Karzai knows his legacy is on the line. His spokesman, Aimal Faizi, told Defense One that while security remains a challenge for the April 5 election, Karzai is “committed to have a free, fair and inclusive elections. It is strongly related to the legacy of President Karzai to make sure and do all to have good elections in Afghanistan.”

Recent polls show that Abdullah Abdullah, who narrowly lost against Karzai in 2009, and Ashraf Ghani, a former professor at Johns Hopkins University, are in the lead. All of the candidates in Saturday’s presidential election said they would sign the BSA, but the transfer of power could take months, especially in the event of a runoff. Dunford said if the BSA isn’t signed by September, it will be difficult to plan for a post-2014 presence. He said he needs at least 102 days to make it happen.

“Here’s where September comes in and why we describe it as high risk in September. We went back and we did the math, and we said, all right, how much equipment do we have? How many airplanes can you land every day? How many airplanes do you need to lift this equipment out? How many people do we have? And so on and so forth. And we have about 102 days worth of work to do. So it takes about 102 days, and that’s taking home all the equipment, taking home the people, eliminating hazardous materials, taking care of all the unexploded ordnance, making sure that we’ve transferred the bases that we have properly over to the Afghans. That’s all about 102 days,” he explained.

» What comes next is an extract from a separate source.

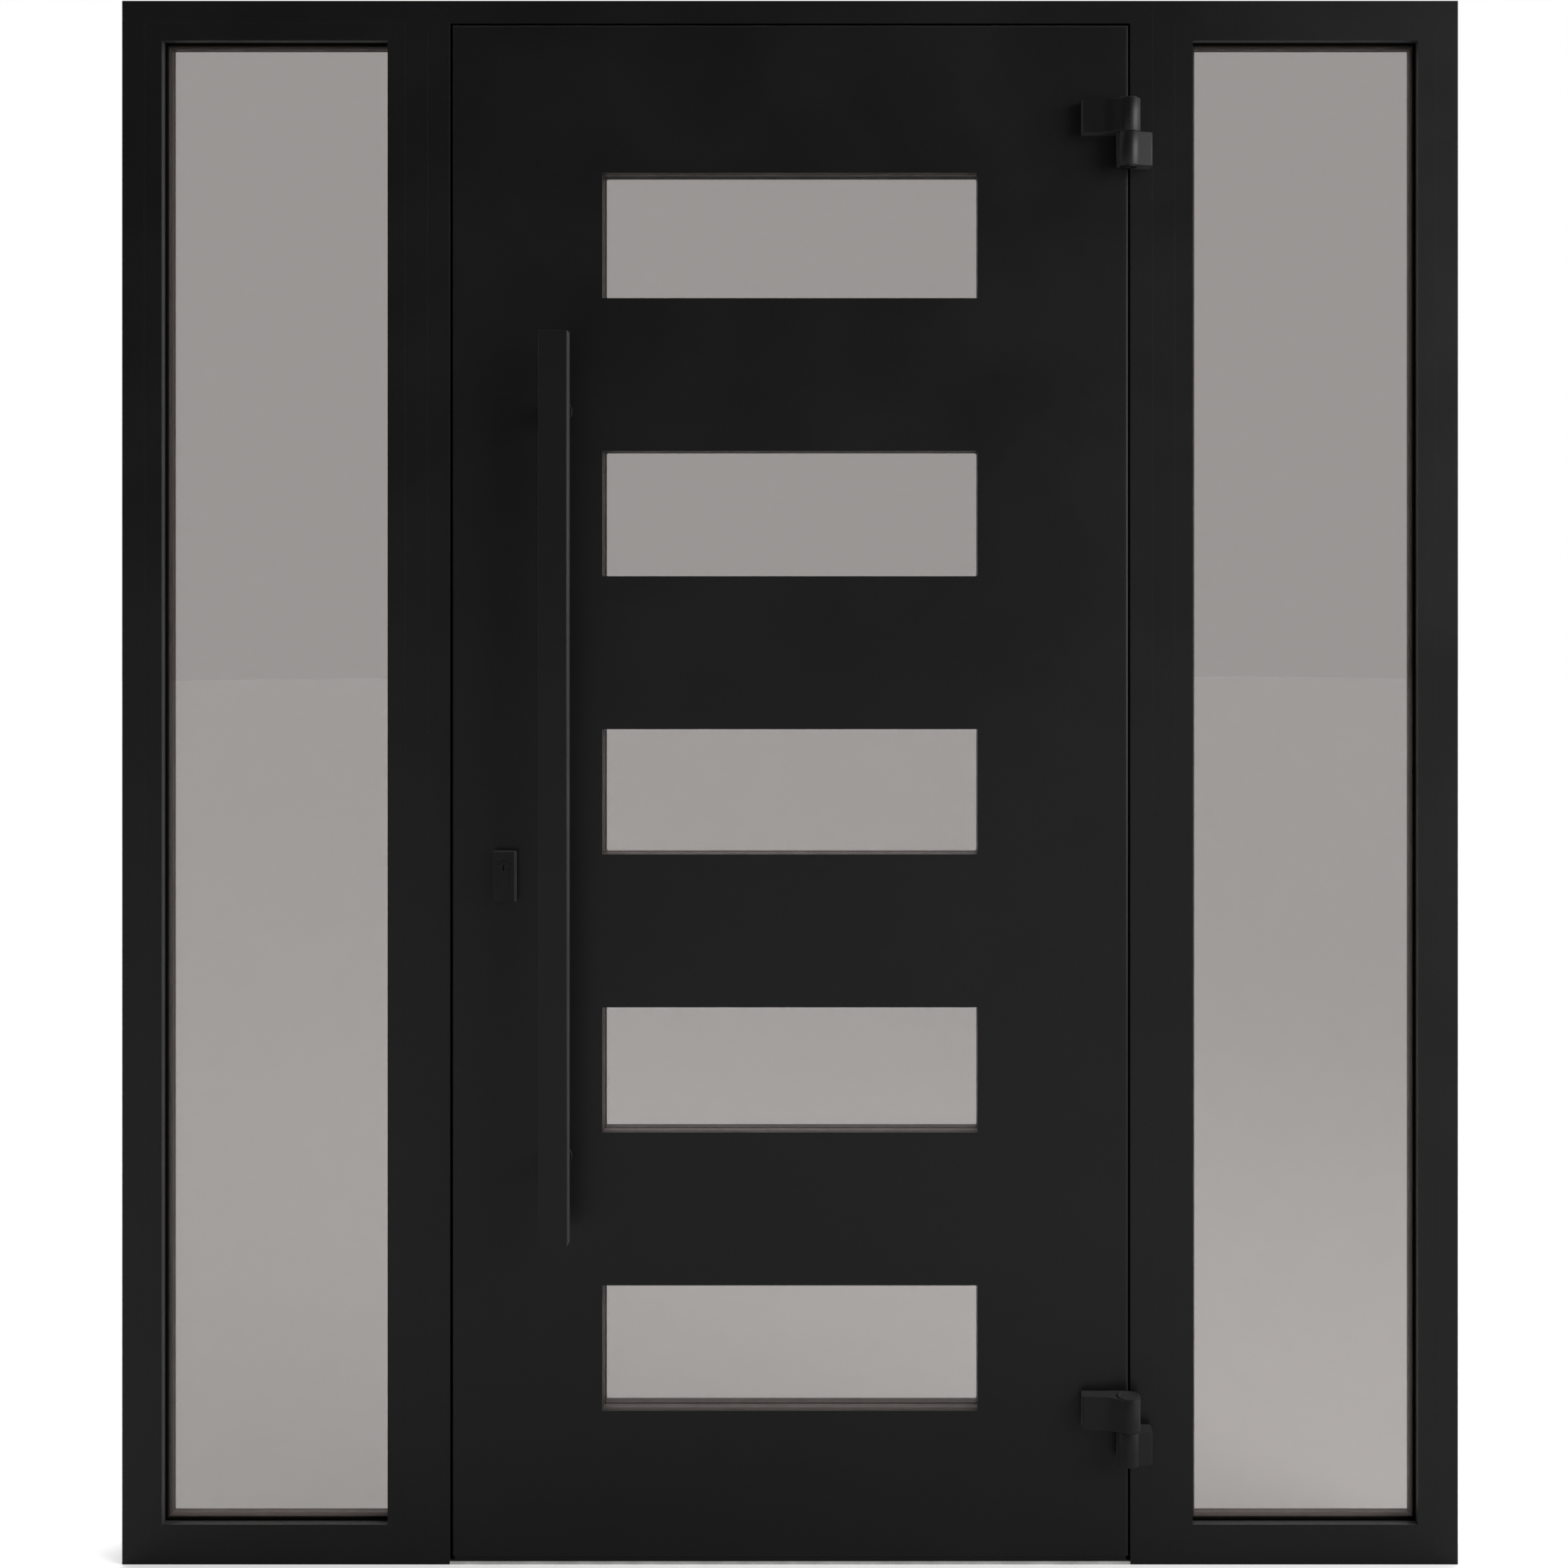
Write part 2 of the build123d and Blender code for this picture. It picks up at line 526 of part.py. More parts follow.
def lock():
    """Outside escutcheon, profile cylinder, mortise case with its faceplate, and inside lever."""
    outer_face = OUTSIDE - ESCUTCHEON_DEPTH
    inner_face = INSIDE + INSIDE_PLATE
    middle = CYLINDER_Z - ESCUTCHEON_DROP
    outline = RectangleRounded(ESCUTCHEON_WIDTH, ESCUTCHEON_HEIGHT, ESCUTCHEON_RADIUS)
    escutcheon = Pos(LOCK_X, OUTSIDE, middle) * extrude(Plane.XZ * outline, ESCUTCHEON_DEPTH)
    front_edges = escutcheon.faces().sort_by(Axis.Y)[0].edges()
    escutcheon = chamfer(front_edges, ESCUTCHEON_CHAMFER)
    save("escutcheon", escutcheon - profile_cylinder(CYLINDER_CLEARANCE, (outer_face, OUTSIDE)))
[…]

Karzai knows the Obama administration wanted a decision last year. In refusing to sign the BSA, he’s playing to his base of supporters who want total Afghan sovereignty while keeping the meddling U.S. military on its toes planning at once for a complete withdrawal or a post-2014 presence.

Joint Chiefs Chairman Gen. Martin Dempsey, in an interview on PBS NewsHour, said a signed BSA is necessary now “because we need a demonstrated statement of commitment from the Afghans that they’re going to treat us like partners and not, on occasion, accuse us of being occupiers.”

Dunford said Karzai is playing hardball for another reason: the BSA is one of his last remaining bargaining chips in the peace process with the Taliban. “All I can tell you is what he says, not what he thinks … and what he says is that he wants to be sure that there’s a viable peace process in place before he signs the bilateral security agreement. In his mind, there’s a possibility that once we sign the bilateral security agreement, that our incentive for making sure there’s a stable, secure, unified Afghanistan would be reduced as a result of signing the BSA, because we would have what we want but we wouldn’t have helped deliver what he wants, which is peace.”

“Now, I would tell you that if our nation could bring the Taliban to the peace process, we would do that,” Dunford said. “My own assessment is that the conditions aren’t necessarily set right now for the Taliban to come to the peace process because they believe we’re leaving at the end of 2014, and so their incentive [is to wait].”

Essentially, he said, what Karzai’s roadblock means is that “the Taliban have a veto over the BSA, if you follow the logic,” and, therefore, a hand in whether the U.S. military will stay in Afghanistan or not.